Como ha quedado advertido, más que la forma en la que Diaz nos tiene acostumbrados a trascender la mera ilación narrativa de acontecimientos, es decir, a dinamitar extensiva, impasible y depuradamente, el engranaje del relato cinematográfico clásico, proponiendo una primacía del plano fijo que reclama para hoy la capacidad expresiva de la gramática de los pioneros del cine mudo, lo medular en SEASON OF DEVIL es encajar (no vamos a engañarnos, el cine de Diaz exige una asimilación que dista mucho de ser hacedera, factible) con no poco esfuerzo el cúmulo de recursos retóricos novedosas que esgrime desde el mismísimo arranque. Entre ellos, claro está, el más osado, el de mixturar, dentro de ese engranaje formal vindicador de la gramática propia de los albores del arte cinematográfico, su característico proceder con el género musical. SEASON OF DEVIL está planteada como un musical sin música de fondo, como una urdimbre de escenas concebidas como pequeños cuadros escénicos dentro de los cuales los actores vertebran el único movimiento posible, dentro de las cuales alguno de ellos (o varios), de súbito, entona una canción.
Diaz subraya asombrosamente esa regresión formal hacia los tiempos remotos, imponiéndola como depurada retórica presente. El efecto logrado exuda esa búsqueda casi arqueológica de una pureza expresiva que, hoy, resulta revolucionaria. Los cantos, de composiciones muy ingenuas e iteradas al modo de la tradición oral, interpretadas casi siempre con tono de lamento añoso, de queja estancada, de exhortación lírica significante, vienen a aliarse muy armónicamente con esa especie de hurgamiento en la memoria colectiva violentada que Diaz trata de poner en el primer plano de su discurso, claro está, sin caer en ninguno de los lugares comunes del cine político al uso. Como siempre, Díaz férreo en su dificultad, inagotable en su disposición, ilimitado en su lucidez.
PIG, de Mani Haghighi
Nota: 0
Deleznable comedieta iraní la que ha degenerado Mani Haghighi. El director iraní demuestra no conocer la primera regla del buen funcionamiento de una obra perteneciente a ese difícil género: el cálculo, la mesura, el control de las situaciones en todo momento, fundamentalmente, en los que se trata de construir un gag fundamental o atinar con una réplica cargada de brillantez. En PIG, desde el arranque mismo, atisbamos que a Haghighi no lo alumbra la estrella de Billy Wilder precisamente, por cuanto se le intuye una flagrante tendencia a la brusquedad, la reiteración y el histerismo. Cuando el planteamiento del núcleo narrativo del producto ha quedado claro, las peores expectativas se confirman. Haghighi es a Billy Wilder lo que, en patinaje artístico, Terelu Campos es a Javier Fernández.

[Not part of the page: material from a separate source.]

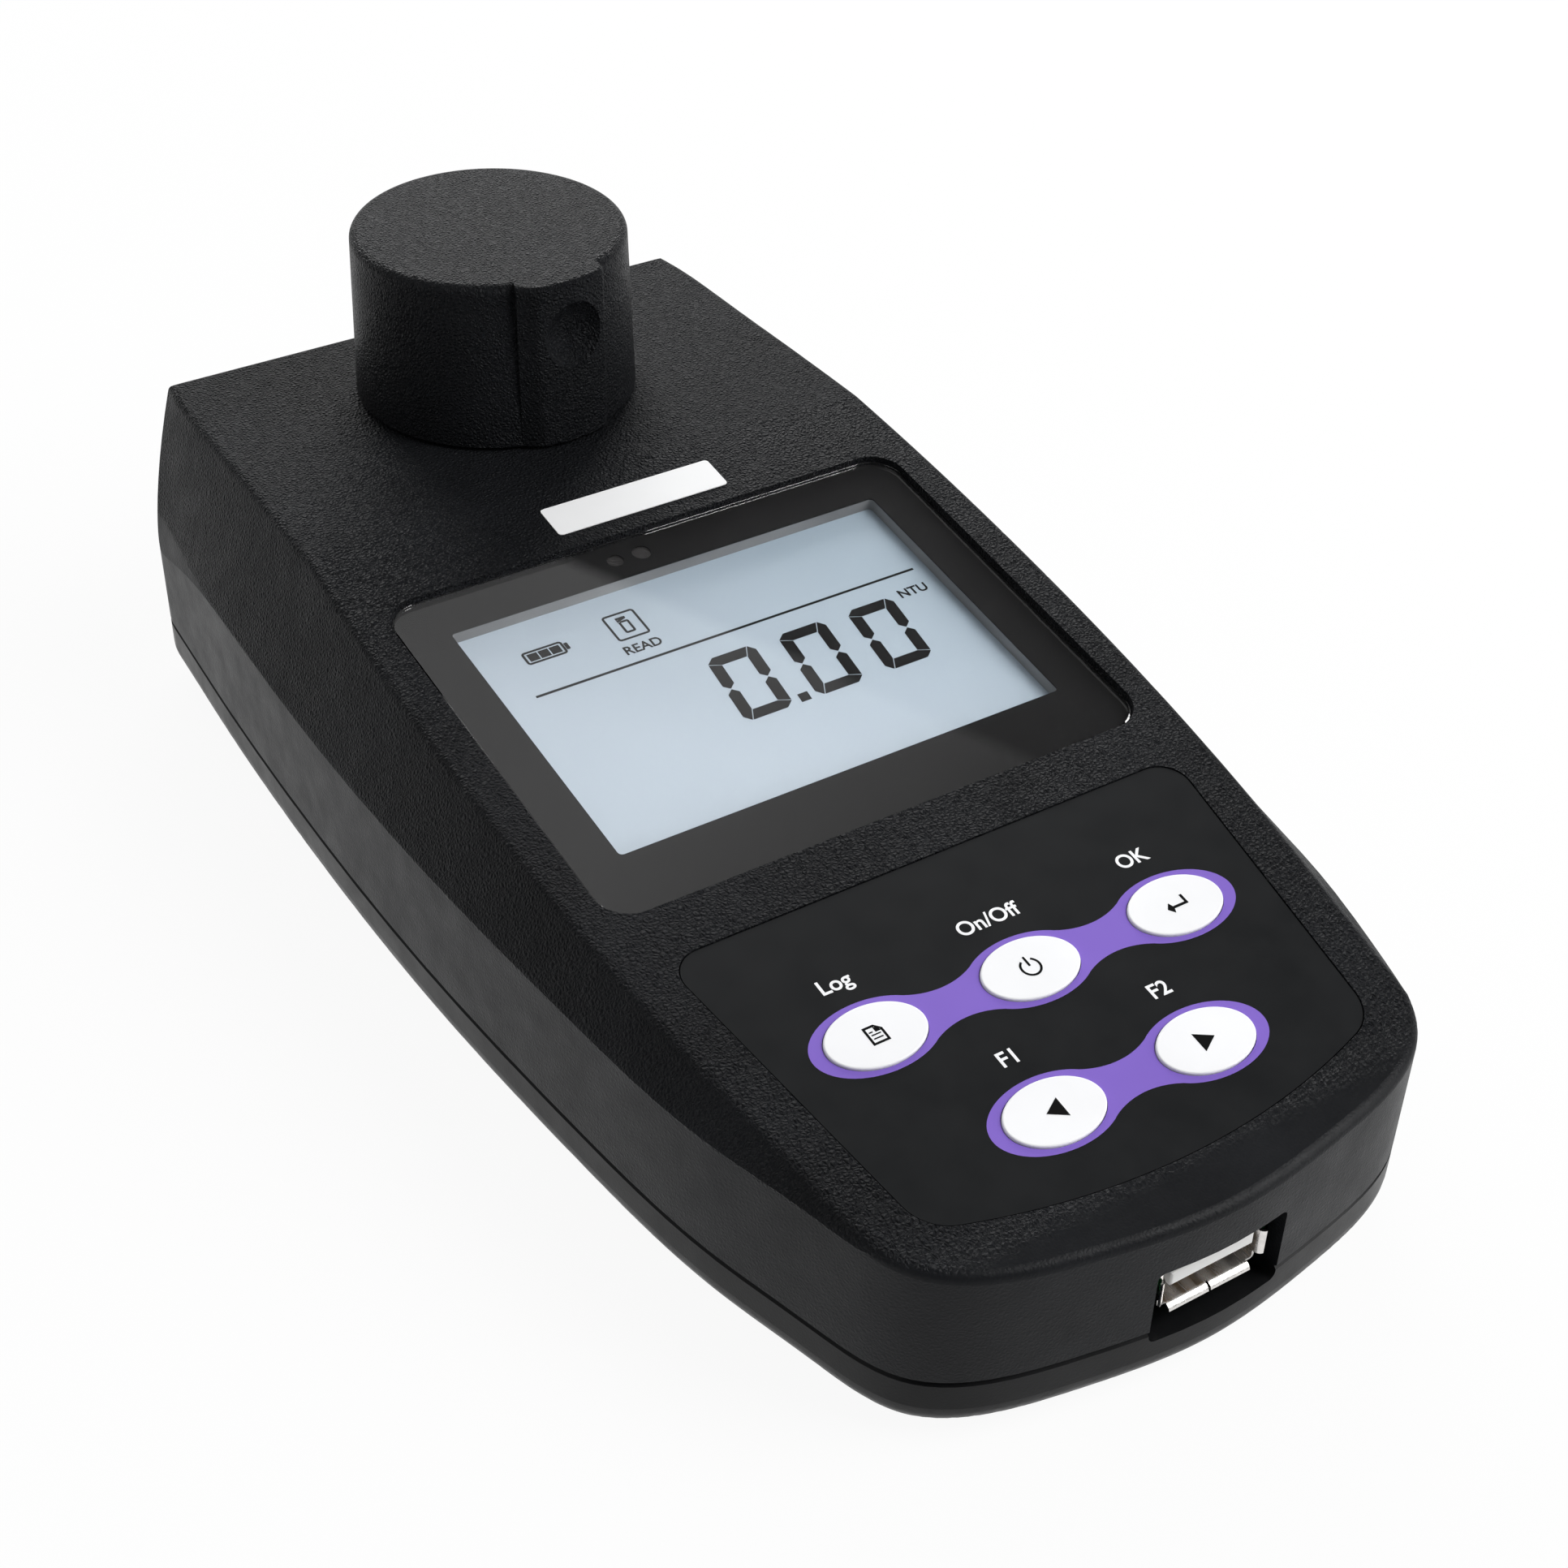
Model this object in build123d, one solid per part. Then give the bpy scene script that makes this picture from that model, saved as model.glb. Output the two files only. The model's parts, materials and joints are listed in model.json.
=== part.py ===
from build123d import *
import math
import os

# Turbidity meter, in millimetres. The origin lies on the table under the middle of the
# housing: +X to the right, +Y to the rear deck with the cap, +Z up. The front wall with
# the socket faces -Y. Places on the sloping face are given as an x and a distance down
# the slope, from the crease where the level rear deck ends.

# Housing
body_length = 180.0
rear_width = 90.0
rear_corner_radius = 8.0
side_stations = ((60.0, 46.7), (29.5, 47.5), (-5.0, 46.8), (-35.0, 44.4), (-57.0, 41.2), (-70.0, 37.7))
front_corner = (33.6, -80.6)
front_shoulder = (16.0, -88.1)
foot_height = 1.2
parting_z = 9.0
deck_z = 42.1
break_y = 40.0
slope_deg = 7.85
case_wall = 2.2
floor_wall = 2.0
rim_radius = 1.2
base_edge_radius = 4.0
parting_chamfer = 0.35

# Side facets: level crease, then half widths of the crease and of the rim at each y
crease_z = 25.3
facet_stations = ((95.0, 44.6, 37.7), (60.0, 46.7, 40.1), (40.0, 47.35, 40.5), (10.0, 47.3, 41.6),
                  (-15.0, 46.2, 41.3), (-36.0, 44.3, 40.1), (-57.0, 41.2, 37.7), (-70.0, 37.7, 36.0),
                  (-80.0, 34.6, 34.3))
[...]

El film parte de ese reconocible corpus de comedias que parte de la presentación de un personaje central acribillado de contrariedades, sobrepasado de urgencias, a quien el universo de su existencia parece desmoronarse por entero sin que parezca que pueda hallar solución alguna para solventar esa situación. En esta (horrenda) ocasión, el protagonista acuchillado por el presente inmediato es Hasan Kasmai, un director caído por desgracia, que figura en una lista de malditos, a quienes está vetado el ejercicio de su profesión, que entra en un proceso de frenesí de sinrazones, celos y desconfianzas con respecto a la actriz principal de sus films, su esposa y su hija. De fondo, los cimientos cinematográficos se tambalean cuando se están sucediendo una serie de asesinatos en los que las víctimas son colegas de profesión. Esto tampoco le hace gracia, pues piensa que, si no le han matado a él es porque es malo.
PIG hace recordar siempre a los peores momentos de las comedias españolas e italianas más casposas y predecibles. Pese a una apariencia formal presuntamente moderna a fuerza de imponer una puesta en escena de forzado cromatismo y aparatosa excentricidad de vestuario, sobre todo en los personajes masculinos, el film no se sacude nunca su pátina de vetusta comicidad chuscoide, irritante, plana, banal y nula. La confusión entre agilidad en el ritmo e histerismo derrapado salpica tanto a la planificación, al encadenamiento de escenas prestadas por el (burdo) guión, como a la interpretación de los actores, sobre todo, al protagonista. En definitiva, un perfecto manual de cómo hacer salir a los espectadores de la sala corriendo a demandar a la productora por daños mentales y perjuicios en el sistema nervioso.